EXERCISE OBJECTIVE: Copy every line, leaving nothing out and adding nothing.

DATA EXTRACT:
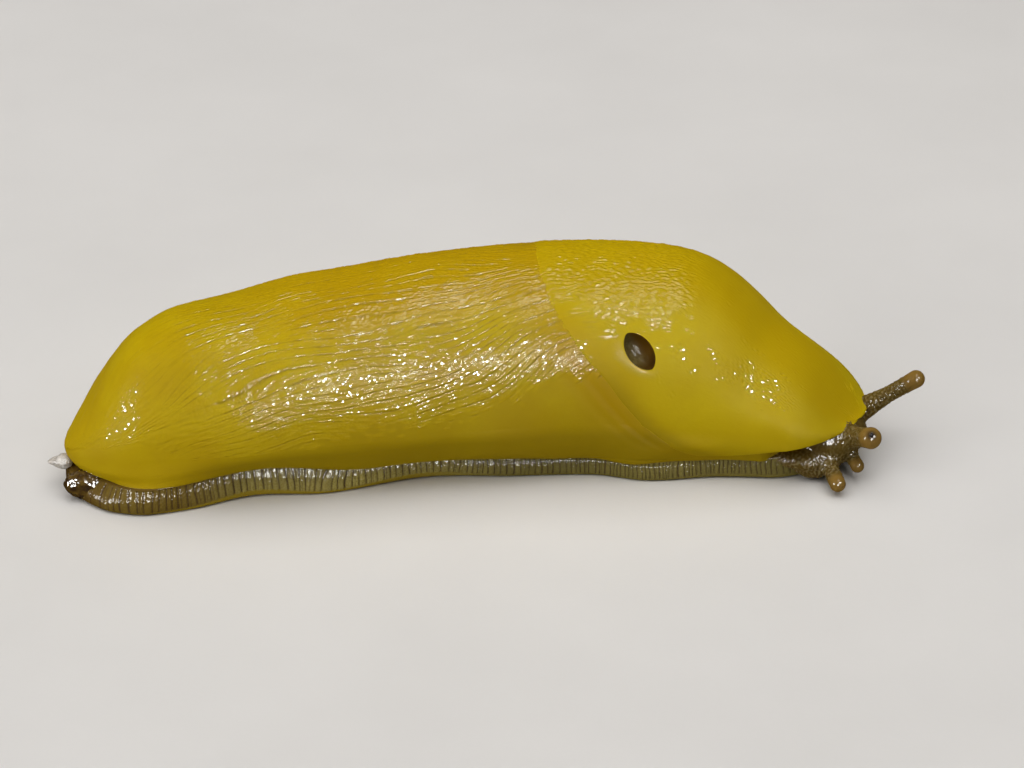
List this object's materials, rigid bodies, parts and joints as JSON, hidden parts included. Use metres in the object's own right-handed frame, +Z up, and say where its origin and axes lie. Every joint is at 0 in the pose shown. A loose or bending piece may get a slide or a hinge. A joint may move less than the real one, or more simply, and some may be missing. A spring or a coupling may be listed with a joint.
{
  "type": "banana slug model",
  "caption": "Life-size still model of a banana slug at rest, with mantle, breathing pore, ribbed foot skirt and feelers.",
  "frame": {"origin": "middle of the bounding box in plan, on the floor plane that the sole rests on", "axes": "+X from the tail towards the head, +Y to the animal's left, +Z up"},
  "size_m": [0.1094, 0.0326, 0.0263],
  "materials": {
    "skin_yellow": "wet wrinkled skin, ochre yellow",
    "mantle_yellow": "wet fine-grained skin, lemon ochre",
    "skirt_grey": "wet ribbed skirt, olive grey with dark lines, pale sole",
    "head_brown": "wet grained skin, translucent grey brown",
    "eye_black": "glossy black",
    "slime_white": "wet off-white slime"
  },
  "bodies": {
    "root": {"tail": "skin_yellow", "back": "skin_yellow", "fore_body": "skin_yellow", "mantle": "mantle_yellow", "foot_rear": "skirt_grey", "foot_mid": "skirt_grey", "foot_front": "skirt_grey", "head": "head_brown", "tentacle_upper_right": "head_brown", "tentacle_upper_left": "head_brown", "tentacle_lower_right": "head_brown", "tentacle_lower_left": "head_brown", "eye_right": "eye_black", "eye_left": "eye_black", "slime_plug": "slime_white"}
  },
  "joints": []
}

FINAL RESULT:
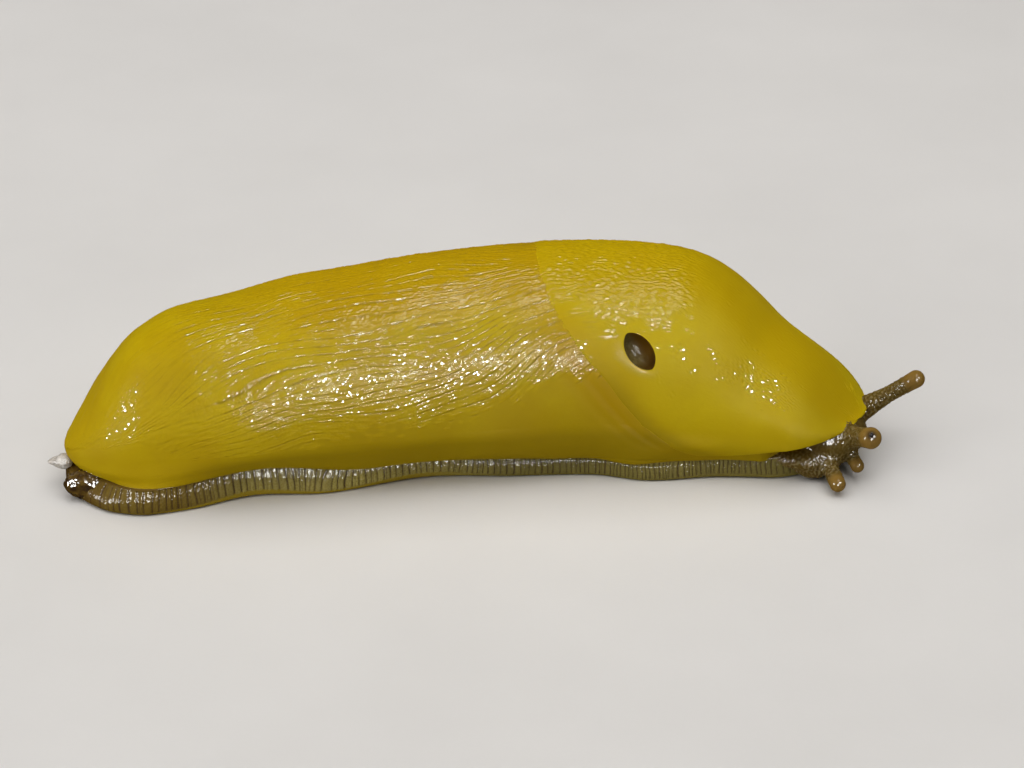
List this object's materials, rigid bodies, parts and joints as JSON, hidden parts included. Use metres in the object's own right-handed frame, +Z up, and say where its origin and axes lie. Every joint is at 0 in the pose shown. A loose or bending piece may get a slide or a hinge. A joint may move less than the real one, or more simply, and some may be missing. A spring or a coupling may be listed with a joint.
{
  "type": "banana slug model",
  "caption": "Life-size still model of a banana slug at rest, with mantle, breathing pore, ribbed foot skirt and feelers.",
  "frame": {"origin": "middle of the bounding box in plan, on the floor plane that the sole rests on", "axes": "+X from the tail towards the head, +Y to the animal's left, +Z up"},
  "size_m": [0.1094, 0.0326, 0.0263],
  "materials": {
    "skin_yellow": "wet wrinkled skin, ochre yellow",
    "mantle_yellow": "wet fine-grained skin, lemon ochre",
    "skirt_grey": "wet ribbed skirt, olive grey with dark lines, pale sole",
    "head_brown": "wet grained skin, translucent grey brown",
    "eye_black": "glossy black",
    "slime_white": "wet off-white slime"
  },
  "bodies": {
    "root": {"tail": "skin_yellow", "back": "skin_yellow", "fore_body": "skin_yellow", "mantle": "mantle_yellow", "foot_rear": "skirt_grey", "foot_mid": "skirt_grey", "foot_front": "skirt_grey", "head": "head_brown", "tentacle_upper_right": "head_brown", "tentacle_upper_left": "head_brown", "tentacle_lower_right": "head_brown", "tentacle_lower_left": "head_brown", "eye_right": "eye_black", "eye_left": "eye_black", "slime_plug": "slime_white"}
  },
  "joints": []
}